Directions - Reproduce verbatim the lines up to and including the one with "V = FreeCAD.Vector", starting from the first.

Supplied material -
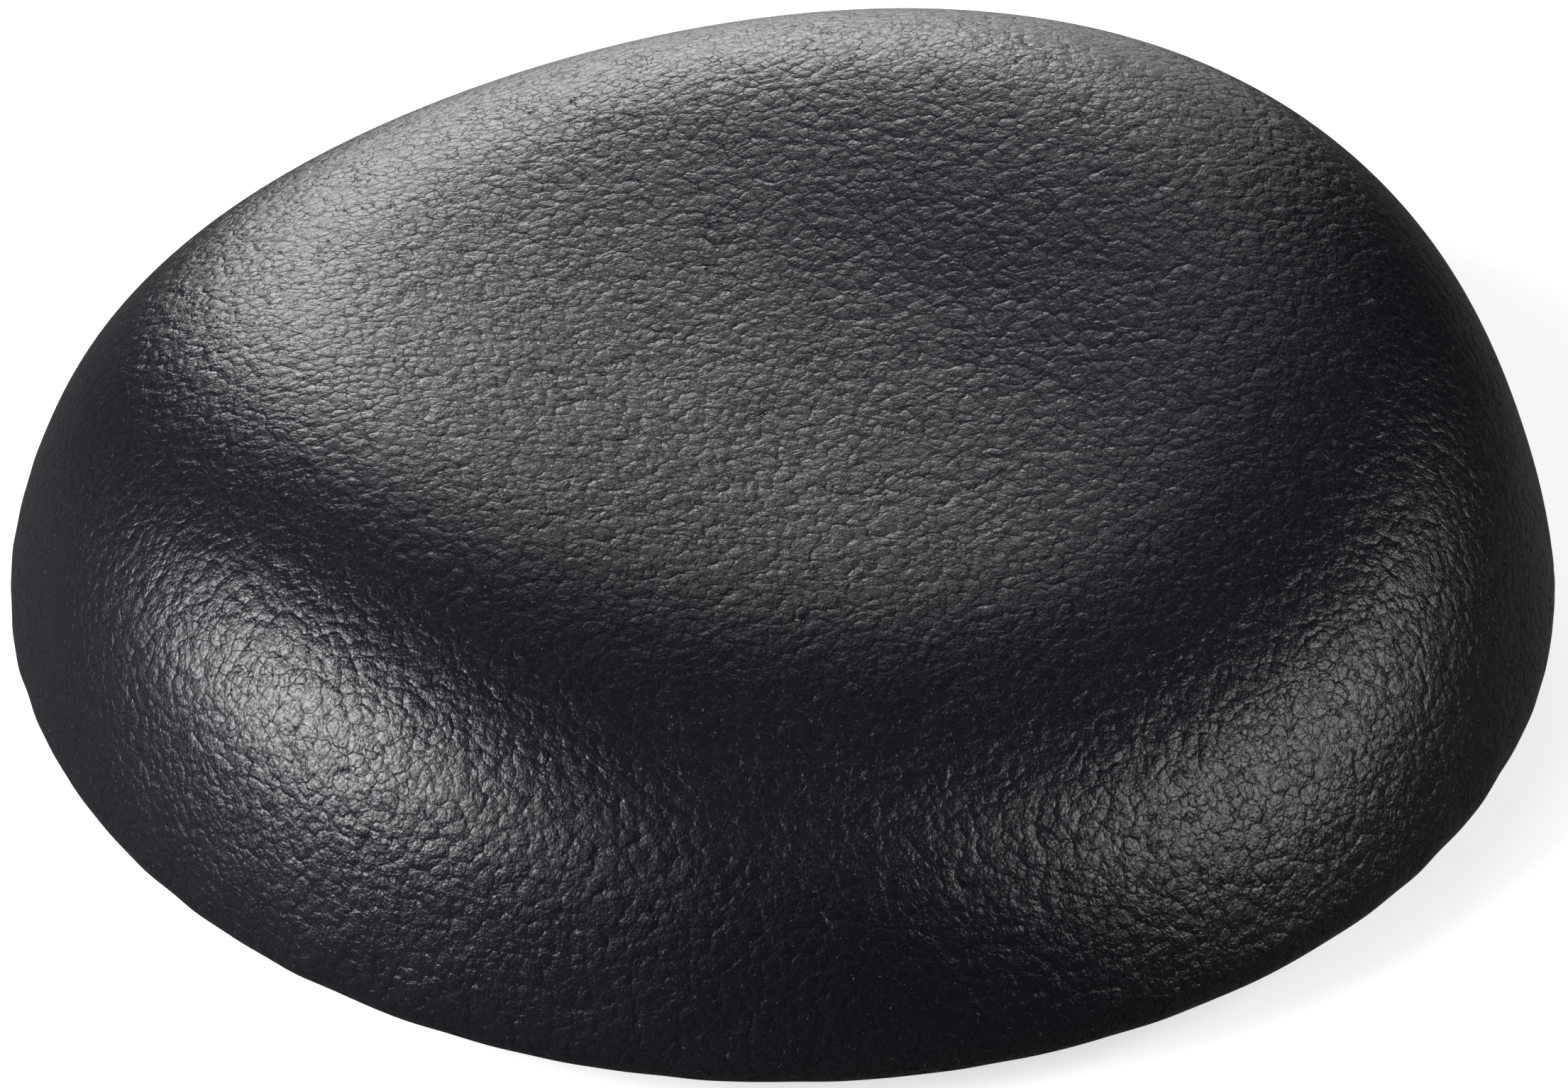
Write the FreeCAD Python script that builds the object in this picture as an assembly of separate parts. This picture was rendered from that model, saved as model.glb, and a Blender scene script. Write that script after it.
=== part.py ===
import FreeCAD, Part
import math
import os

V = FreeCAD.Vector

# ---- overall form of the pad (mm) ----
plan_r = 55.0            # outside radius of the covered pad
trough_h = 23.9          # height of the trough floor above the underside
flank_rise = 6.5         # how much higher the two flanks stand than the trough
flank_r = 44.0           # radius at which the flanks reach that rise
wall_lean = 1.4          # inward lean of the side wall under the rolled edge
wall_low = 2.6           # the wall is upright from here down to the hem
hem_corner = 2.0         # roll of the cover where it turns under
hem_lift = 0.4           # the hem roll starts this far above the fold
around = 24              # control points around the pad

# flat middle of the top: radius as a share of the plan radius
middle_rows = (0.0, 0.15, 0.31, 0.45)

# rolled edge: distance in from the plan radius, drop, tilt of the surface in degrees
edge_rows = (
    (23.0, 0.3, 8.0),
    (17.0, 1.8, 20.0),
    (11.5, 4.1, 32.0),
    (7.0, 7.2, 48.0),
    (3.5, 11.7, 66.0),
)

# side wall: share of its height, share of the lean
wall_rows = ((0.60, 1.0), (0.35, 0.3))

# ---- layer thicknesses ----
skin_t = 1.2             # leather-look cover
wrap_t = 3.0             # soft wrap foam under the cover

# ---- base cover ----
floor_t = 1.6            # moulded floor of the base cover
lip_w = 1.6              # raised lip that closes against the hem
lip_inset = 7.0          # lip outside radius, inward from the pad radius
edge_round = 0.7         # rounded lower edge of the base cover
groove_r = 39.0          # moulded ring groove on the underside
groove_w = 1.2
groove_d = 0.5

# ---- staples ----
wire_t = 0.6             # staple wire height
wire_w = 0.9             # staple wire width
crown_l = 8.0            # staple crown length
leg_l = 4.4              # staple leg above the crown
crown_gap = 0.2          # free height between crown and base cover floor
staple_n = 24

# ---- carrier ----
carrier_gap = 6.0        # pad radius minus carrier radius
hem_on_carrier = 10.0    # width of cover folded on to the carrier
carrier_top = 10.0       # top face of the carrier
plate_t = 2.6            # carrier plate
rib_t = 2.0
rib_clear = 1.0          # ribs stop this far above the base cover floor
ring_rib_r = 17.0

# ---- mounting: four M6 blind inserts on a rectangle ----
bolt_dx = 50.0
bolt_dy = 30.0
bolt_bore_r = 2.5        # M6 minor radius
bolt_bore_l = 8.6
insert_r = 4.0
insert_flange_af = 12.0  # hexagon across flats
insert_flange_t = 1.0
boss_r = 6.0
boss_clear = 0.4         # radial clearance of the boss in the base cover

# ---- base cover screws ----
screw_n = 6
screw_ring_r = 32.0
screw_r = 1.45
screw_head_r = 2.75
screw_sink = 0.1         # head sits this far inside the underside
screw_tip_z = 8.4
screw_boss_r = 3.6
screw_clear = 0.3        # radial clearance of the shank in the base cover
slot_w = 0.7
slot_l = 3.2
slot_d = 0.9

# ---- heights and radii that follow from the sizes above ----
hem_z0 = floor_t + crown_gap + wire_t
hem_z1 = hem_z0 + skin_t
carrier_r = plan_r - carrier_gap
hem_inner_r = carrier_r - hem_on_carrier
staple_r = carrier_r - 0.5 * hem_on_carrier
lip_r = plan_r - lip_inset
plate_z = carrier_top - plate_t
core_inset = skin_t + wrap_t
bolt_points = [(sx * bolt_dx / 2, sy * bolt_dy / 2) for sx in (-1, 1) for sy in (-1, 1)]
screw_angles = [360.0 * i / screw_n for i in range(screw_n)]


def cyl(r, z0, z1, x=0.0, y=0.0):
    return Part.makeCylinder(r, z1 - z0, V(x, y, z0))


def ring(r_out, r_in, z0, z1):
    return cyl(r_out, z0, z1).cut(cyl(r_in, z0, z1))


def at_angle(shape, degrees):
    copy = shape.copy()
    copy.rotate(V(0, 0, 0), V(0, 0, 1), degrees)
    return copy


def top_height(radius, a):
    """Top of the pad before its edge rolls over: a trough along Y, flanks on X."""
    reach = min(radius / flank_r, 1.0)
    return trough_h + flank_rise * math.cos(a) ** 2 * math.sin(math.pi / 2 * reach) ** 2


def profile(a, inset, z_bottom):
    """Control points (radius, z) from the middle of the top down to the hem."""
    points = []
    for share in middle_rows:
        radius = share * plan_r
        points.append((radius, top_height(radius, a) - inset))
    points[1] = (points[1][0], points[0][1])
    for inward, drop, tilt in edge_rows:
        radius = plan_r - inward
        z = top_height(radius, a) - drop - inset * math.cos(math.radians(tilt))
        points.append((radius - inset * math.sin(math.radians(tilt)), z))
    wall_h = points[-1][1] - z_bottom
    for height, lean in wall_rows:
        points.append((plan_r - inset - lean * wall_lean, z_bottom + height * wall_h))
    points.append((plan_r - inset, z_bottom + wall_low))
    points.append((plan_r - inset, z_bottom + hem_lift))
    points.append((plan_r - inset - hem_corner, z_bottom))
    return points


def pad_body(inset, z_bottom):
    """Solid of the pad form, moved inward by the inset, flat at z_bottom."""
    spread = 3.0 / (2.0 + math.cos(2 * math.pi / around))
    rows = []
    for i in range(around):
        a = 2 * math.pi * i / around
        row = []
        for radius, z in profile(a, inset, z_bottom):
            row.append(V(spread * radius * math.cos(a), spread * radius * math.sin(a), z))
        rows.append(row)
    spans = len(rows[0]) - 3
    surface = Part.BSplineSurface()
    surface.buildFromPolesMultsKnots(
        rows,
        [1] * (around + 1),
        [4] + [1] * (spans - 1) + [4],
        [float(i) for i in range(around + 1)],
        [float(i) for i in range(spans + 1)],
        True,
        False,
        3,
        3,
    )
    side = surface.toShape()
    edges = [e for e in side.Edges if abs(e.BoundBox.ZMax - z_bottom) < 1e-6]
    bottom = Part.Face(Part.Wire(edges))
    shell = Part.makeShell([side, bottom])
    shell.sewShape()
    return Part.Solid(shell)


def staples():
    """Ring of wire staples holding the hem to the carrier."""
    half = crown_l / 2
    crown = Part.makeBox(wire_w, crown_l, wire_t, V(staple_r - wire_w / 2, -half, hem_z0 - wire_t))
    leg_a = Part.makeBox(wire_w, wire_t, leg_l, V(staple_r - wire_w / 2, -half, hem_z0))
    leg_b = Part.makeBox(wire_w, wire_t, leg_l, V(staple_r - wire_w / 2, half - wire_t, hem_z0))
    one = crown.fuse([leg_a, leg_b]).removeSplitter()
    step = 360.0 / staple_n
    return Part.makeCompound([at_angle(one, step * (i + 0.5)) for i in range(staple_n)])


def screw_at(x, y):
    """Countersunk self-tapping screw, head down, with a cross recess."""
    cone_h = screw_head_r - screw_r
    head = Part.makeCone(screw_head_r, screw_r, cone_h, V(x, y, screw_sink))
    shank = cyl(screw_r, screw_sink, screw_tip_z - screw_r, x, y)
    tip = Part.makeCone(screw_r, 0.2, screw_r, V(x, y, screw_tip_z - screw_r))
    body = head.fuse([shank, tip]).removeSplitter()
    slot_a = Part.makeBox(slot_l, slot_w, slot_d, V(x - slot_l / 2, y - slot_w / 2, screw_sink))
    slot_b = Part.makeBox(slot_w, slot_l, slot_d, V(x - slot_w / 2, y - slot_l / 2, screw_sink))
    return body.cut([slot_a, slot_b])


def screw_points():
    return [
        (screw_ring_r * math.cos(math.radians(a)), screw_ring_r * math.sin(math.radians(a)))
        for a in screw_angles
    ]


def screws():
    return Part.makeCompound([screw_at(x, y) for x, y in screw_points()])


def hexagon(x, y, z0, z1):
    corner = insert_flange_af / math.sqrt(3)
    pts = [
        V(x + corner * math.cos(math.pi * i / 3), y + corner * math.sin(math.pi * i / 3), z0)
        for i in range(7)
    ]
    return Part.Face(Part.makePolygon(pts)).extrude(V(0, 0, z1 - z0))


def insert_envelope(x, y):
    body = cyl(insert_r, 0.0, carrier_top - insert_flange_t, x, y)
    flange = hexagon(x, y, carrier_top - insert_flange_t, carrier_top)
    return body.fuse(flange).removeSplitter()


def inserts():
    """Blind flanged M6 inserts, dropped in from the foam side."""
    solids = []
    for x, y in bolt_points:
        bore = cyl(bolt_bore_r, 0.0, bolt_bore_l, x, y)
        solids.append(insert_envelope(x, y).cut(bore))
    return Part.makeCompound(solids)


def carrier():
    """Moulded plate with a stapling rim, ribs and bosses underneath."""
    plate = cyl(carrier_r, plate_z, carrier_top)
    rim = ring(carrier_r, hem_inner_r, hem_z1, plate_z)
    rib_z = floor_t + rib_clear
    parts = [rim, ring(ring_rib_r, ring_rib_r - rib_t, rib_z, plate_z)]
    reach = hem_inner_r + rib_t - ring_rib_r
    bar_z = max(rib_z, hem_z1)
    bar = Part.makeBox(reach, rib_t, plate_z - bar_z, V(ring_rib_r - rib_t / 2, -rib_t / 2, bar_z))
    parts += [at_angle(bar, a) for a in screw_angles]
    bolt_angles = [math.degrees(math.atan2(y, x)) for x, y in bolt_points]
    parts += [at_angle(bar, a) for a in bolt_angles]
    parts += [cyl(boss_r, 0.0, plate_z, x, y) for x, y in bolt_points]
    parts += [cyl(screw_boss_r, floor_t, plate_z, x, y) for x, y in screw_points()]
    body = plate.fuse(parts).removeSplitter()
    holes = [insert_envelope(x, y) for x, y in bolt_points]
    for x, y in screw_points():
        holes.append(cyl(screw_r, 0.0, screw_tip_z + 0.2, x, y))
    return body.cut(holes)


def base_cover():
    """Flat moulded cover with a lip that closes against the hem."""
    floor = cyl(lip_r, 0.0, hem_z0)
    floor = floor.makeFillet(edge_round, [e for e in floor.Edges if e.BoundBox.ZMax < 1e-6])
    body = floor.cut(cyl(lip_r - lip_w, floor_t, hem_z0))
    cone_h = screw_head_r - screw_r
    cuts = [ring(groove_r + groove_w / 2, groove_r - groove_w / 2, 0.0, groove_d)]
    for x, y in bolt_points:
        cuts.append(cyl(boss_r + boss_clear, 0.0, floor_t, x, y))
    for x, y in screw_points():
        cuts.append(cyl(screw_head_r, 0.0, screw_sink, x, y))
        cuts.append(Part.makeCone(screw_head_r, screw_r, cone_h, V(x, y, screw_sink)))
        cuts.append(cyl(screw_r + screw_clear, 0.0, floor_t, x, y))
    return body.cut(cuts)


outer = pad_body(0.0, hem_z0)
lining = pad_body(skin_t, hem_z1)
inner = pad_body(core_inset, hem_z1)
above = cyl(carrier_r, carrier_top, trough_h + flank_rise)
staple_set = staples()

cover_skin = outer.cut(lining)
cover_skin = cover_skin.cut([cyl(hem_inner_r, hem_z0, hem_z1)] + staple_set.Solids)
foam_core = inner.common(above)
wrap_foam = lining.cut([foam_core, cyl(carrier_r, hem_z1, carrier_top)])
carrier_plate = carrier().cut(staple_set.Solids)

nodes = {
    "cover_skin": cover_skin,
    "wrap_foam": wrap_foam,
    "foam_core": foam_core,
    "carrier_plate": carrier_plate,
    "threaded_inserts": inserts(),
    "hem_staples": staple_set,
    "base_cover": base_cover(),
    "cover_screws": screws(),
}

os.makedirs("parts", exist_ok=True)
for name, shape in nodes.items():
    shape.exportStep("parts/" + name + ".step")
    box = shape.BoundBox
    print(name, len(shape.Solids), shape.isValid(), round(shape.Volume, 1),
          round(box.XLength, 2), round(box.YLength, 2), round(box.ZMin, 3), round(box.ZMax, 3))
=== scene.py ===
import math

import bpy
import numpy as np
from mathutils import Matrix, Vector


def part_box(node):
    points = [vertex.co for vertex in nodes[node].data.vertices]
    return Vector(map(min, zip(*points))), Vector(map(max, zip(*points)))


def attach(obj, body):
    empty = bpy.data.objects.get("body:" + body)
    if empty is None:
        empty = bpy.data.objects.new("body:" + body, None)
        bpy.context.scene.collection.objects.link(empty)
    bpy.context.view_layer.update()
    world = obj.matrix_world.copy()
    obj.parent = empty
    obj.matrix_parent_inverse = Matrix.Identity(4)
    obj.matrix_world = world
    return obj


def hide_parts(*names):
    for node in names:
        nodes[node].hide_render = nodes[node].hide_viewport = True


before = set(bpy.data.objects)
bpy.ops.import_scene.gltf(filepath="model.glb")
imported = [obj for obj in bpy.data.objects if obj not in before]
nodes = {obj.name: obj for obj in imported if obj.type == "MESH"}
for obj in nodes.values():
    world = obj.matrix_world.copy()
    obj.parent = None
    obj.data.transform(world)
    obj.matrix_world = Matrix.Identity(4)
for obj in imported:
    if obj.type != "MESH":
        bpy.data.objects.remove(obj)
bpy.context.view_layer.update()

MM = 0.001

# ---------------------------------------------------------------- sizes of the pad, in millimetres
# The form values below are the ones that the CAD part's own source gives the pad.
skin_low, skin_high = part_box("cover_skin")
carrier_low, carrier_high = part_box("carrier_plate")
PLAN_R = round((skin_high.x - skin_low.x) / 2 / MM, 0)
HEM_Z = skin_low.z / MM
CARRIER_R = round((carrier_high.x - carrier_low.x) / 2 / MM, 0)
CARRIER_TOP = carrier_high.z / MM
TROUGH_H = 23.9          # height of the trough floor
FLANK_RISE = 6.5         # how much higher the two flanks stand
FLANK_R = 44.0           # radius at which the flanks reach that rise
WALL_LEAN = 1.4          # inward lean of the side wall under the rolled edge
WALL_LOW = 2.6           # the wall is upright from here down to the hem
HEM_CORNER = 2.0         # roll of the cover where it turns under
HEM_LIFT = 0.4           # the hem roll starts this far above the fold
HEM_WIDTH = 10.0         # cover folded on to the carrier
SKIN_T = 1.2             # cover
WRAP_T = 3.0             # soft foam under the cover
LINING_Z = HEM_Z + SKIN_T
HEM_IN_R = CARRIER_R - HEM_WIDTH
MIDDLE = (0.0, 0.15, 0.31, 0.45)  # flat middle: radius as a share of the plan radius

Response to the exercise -
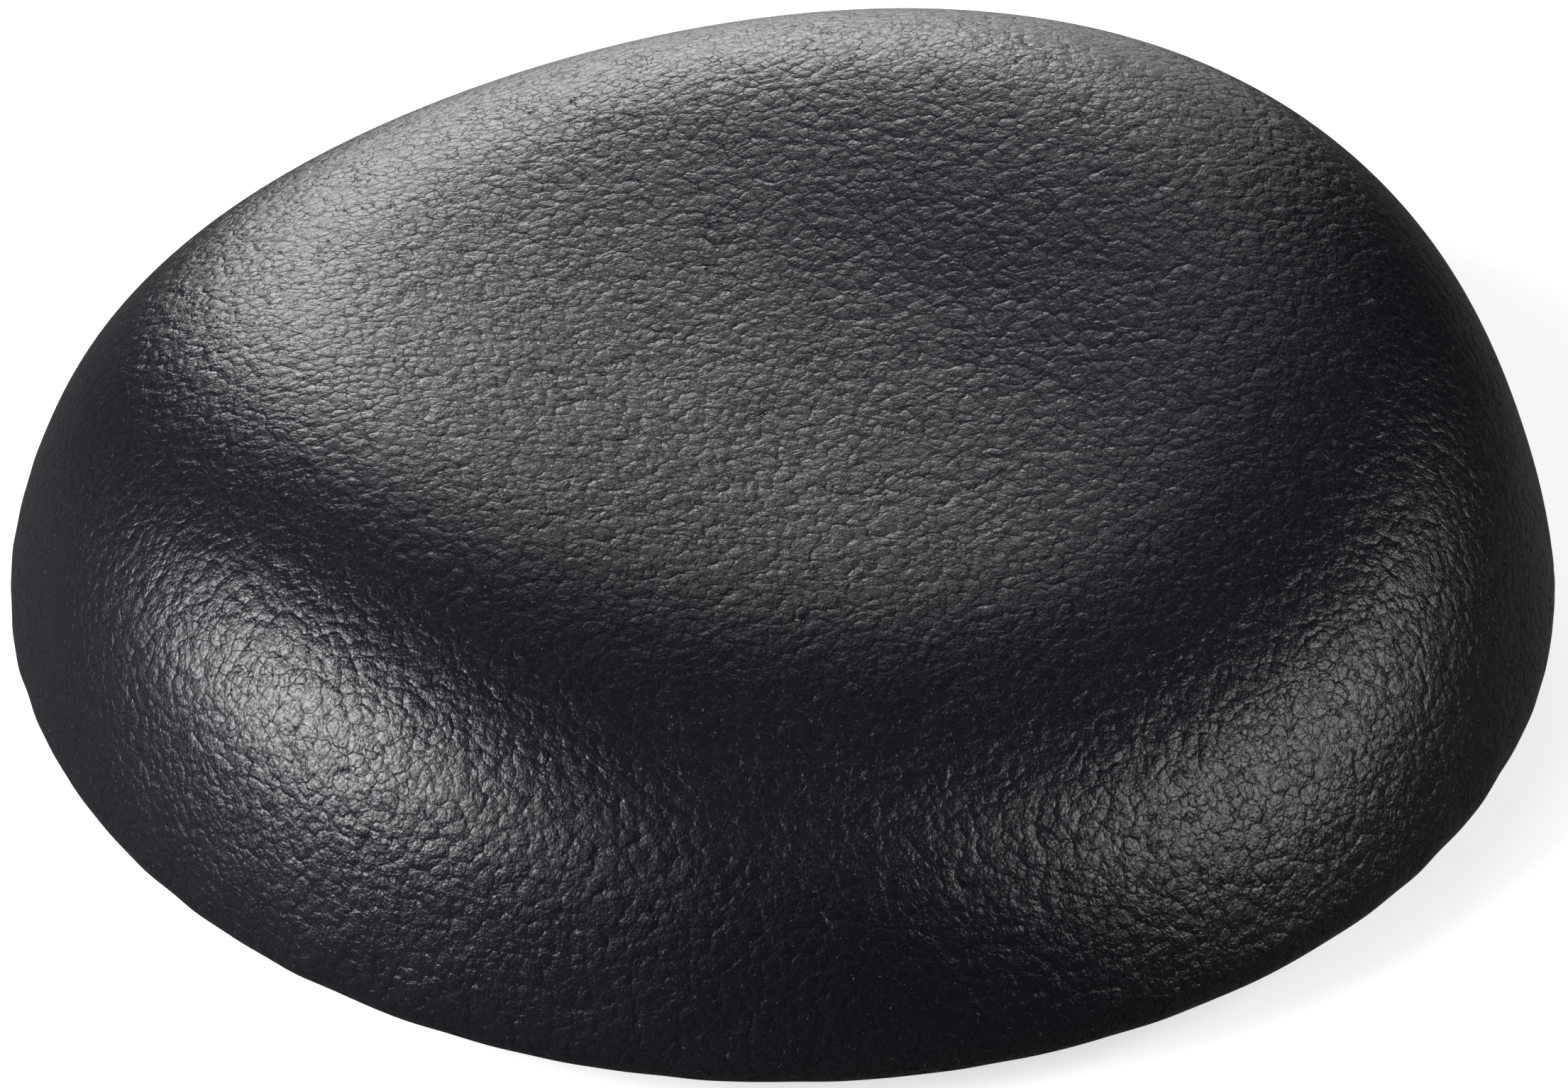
Write the FreeCAD Python script that builds the object in this picture as an assembly of separate parts. This picture was rendered from that model, saved as model.glb, and a Blender scene script. Write that script after it.
=== part.py ===
import FreeCAD, Part
import math
import os

V = FreeCAD.Vector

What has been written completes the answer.